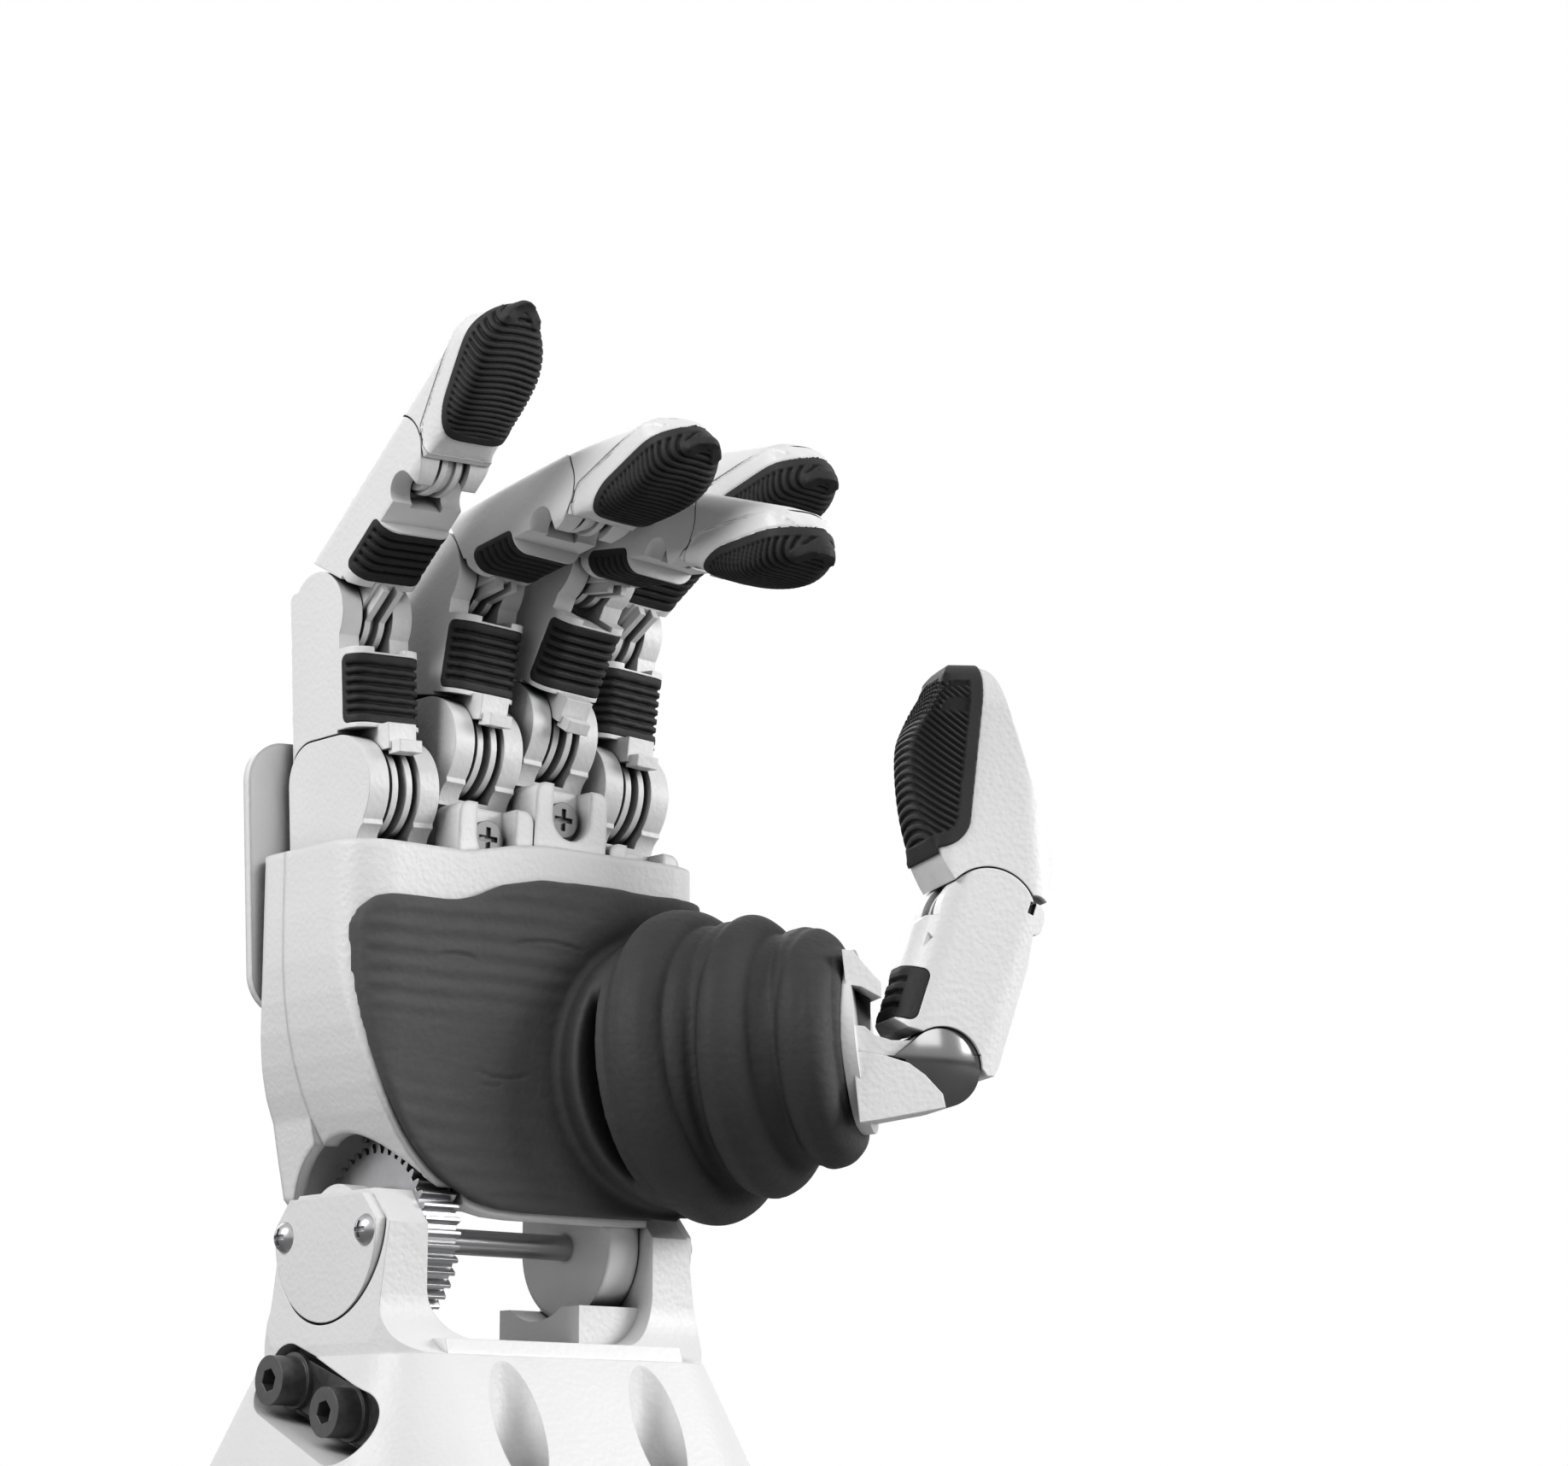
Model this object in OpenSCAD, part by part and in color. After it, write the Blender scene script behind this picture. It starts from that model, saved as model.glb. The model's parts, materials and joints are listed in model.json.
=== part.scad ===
// Dexterous five-finger robot hand (right hand) on a forked wrist base.
// +Z points from the wrist to the fingertips, +X to the thumb side, -Y out of the palm.
// The origin is the centre of the base's bolting face. The wrist turns about an axis along X.

/* [Forearm base] */
// Height of the wrist axis above the bolting face
wrist_z = 58; // [54:0.5:64]
// Width of the base across the arms, at the shoulder
shoulder_w = 78; // [74:1:84]
// Depth of the base at the shoulder, palm side to back
shoulder_d = 54; // [50:1:60]
// Height of the shoulder above the bolting face
shoulder_z = 35; // [33:0.5:37]
// How far each side flares out between the shoulder and the bolting face
base_flare = 16.6; // [12:0.2:18]
// Gap between the two arms of the fork
fork_gap = 54; // [54:0.5:56]
// Thickness of each fork arm
arm_t = 8.5; // [7:0.25:9]
// Half depth of a fork arm at the wrist axis
arm_r = 18; // [17:0.25:18.5]
// Height of the fork's saddle above the bolting face
saddle_z = 38; // [36:0.5:38.5]
// Spacing of the mounting bolts across the hand
bolt_x = 33; // [30:0.5:36]
// Spacing of the mounting bolts from palm side to back
bolt_y = 66; // [64:0.5:68]
// Radius of each mounting bolt hole
bolt_r = 2.75; // [2.2:0.05:3]
// Radius of the central cable passage
cable_r = 7; // [4:0.5:8]

/* [Wrist drive] */
// Tooth size of the wrist gears (module)
gear_m = 0.8; // [0.8:0.05:0.85]
// Teeth of the fixed wrist gear
gear_teeth = 42; // [40:2:42]
// Teeth of the motor's pinion
pinion_teeth = 14; // [12:1:15]
// Face width of the wrist gears
gear_w = 8; // [6:0.5:9]
// Radius of the wrist shaft
shaft_r = 2.5; // [2:0.1:3]

/* [Palm] */
// Width of the palm housing
palm_w = 86; // [84:0.5:88]
// Depth of the palm housing, without the skin
palm_d = 37.5; // [36:0.25:39]
// Height of the palm's top edge above the wrist axis
palm_h = 74; // [73:0.5:75.5]
// Wall thickness of the palm housing
palm_wall = 2.6; // [2:0.1:3.5]
// Thickness of the palm skin
skin_t = 2.4; // [1.5:0.1:3]

/* [Fingers] */
// Width of a finger
finger_w = 16.4; // [15.6:0.2:16.8]
// Radius of the knuckle drum
drum_r = 10.5; // [10:0.1:10.8]
// Depth of a finger behind its knuckle axis
finger_back = 18.5; // [18:0.25:19]
// Depth of a finger's first link in front of its knuckle axis
finger_front = 6.5; // [6:0.25:7]
// Depth of a finger's middle link in front of its middle axis
middle_front = 3.6; // [3.2:0.1:4]
// Radius of the middle joint's cheeks
pip_r = 8.8; // [8.4:0.1:9]
// Radius of the end joint's cheeks
dip_r = 7.6; // [7.4:0.1:7.8]
// Distance from the middle joint's axis to the finger's back
middle_back = 12.4; // [12:0.1:12.8]
// Length from the knuckle joint to the middle joint, along the link
proximal_len = 35.2; // [34:0.2:38]
// Length from the middle joint to the end joint, along the link
middle_len = 38.2; // [37:0.2:41]
// Length from the end joint to the fingertip
tip_len = 40; // [38:0.5:43]
// Width of the slot that each joint's tongue turns in
slot_w = 7.2; // [6.8:0.1:7.6]
// Radius of the joint pins
pin_r = 2; // [1.6:0.1:2.4]
// Thickness of the finger pads
pad_t = 1.6; // [1.2:0.1:2]
// Distance from a finger's sideways pivot up to its knuckle joint
pivot_drop = 18.5; // [18:0.25:19]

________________

- [Exercise objective]:
Print from the first line through the line that contains "cable_r = 7; // [4:0.5:8]", please, including both, and leave out every line outside that stretch.

- [Written reply]:
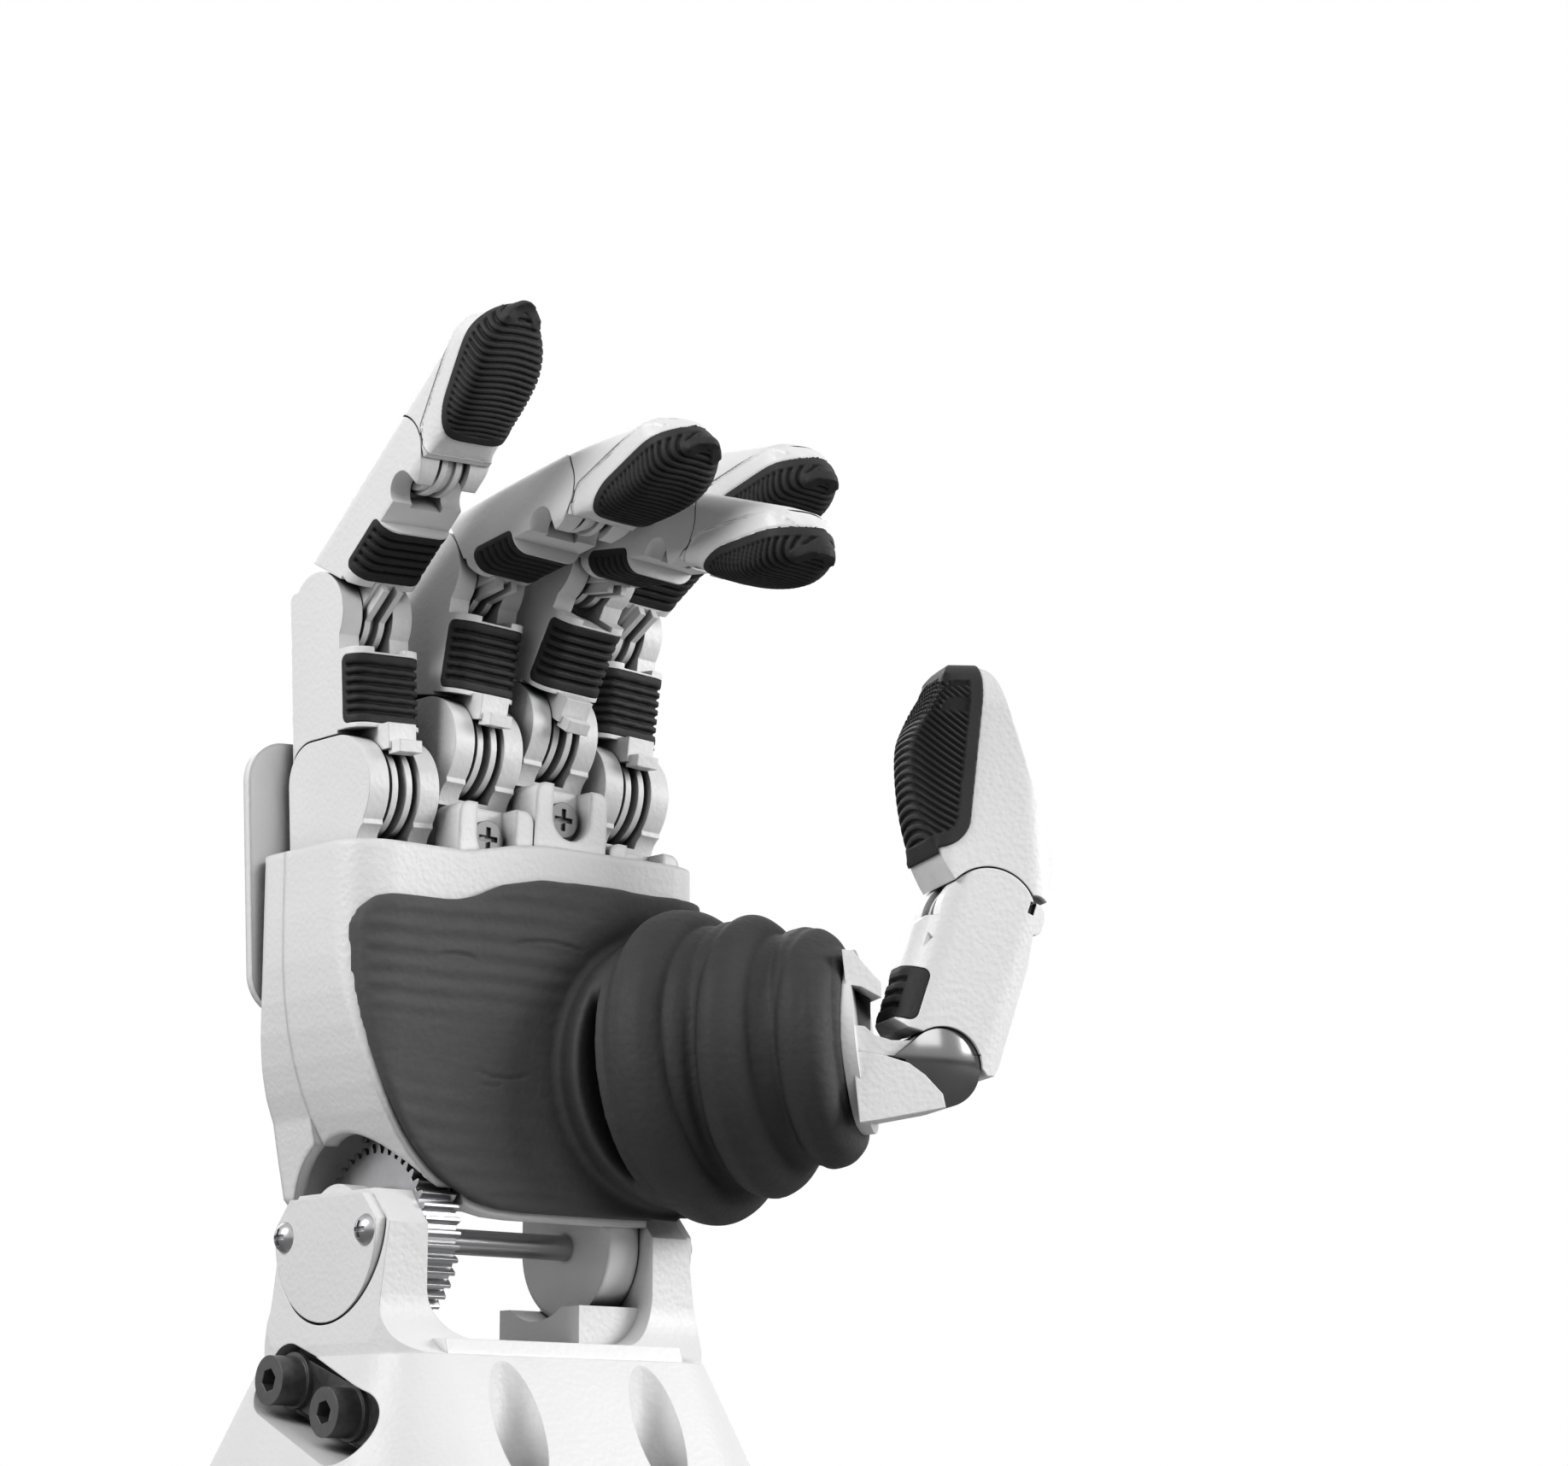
Model this object in OpenSCAD, part by part and in color. After it, write the Blender scene script behind this picture. It starts from that model, saved as model.glb. The model's parts, materials and joints are listed in model.json.
=== part.scad ===
// Dexterous five-finger robot hand (right hand) on a forked wrist base.
// +Z points from the wrist to the fingertips, +X to the thumb side, -Y out of the palm.
// The origin is the centre of the base's bolting face. The wrist turns about an axis along X.

/* [Forearm base] */
// Height of the wrist axis above the bolting face
wrist_z = 58; // [54:0.5:64]
// Width of the base across the arms, at the shoulder
shoulder_w = 78; // [74:1:84]
// Depth of the base at the shoulder, palm side to back
shoulder_d = 54; // [50:1:60]
// Height of the shoulder above the bolting face
shoulder_z = 35; // [33:0.5:37]
// How far each side flares out between the shoulder and the bolting face
base_flare = 16.6; // [12:0.2:18]
// Gap between the two arms of the fork
fork_gap = 54; // [54:0.5:56]
// Thickness of each fork arm
arm_t = 8.5; // [7:0.25:9]
// Half depth of a fork arm at the wrist axis
arm_r = 18; // [17:0.25:18.5]
// Height of the fork's saddle above the bolting face
saddle_z = 38; // [36:0.5:38.5]
// Spacing of the mounting bolts across the hand
bolt_x = 33; // [30:0.5:36]
// Spacing of the mounting bolts from palm side to back
bolt_y = 66; // [64:0.5:68]
// Radius of each mounting bolt hole
bolt_r = 2.75; // [2.2:0.05:3]
// Radius of the central cable passage
cable_r = 7; // [4:0.5:8]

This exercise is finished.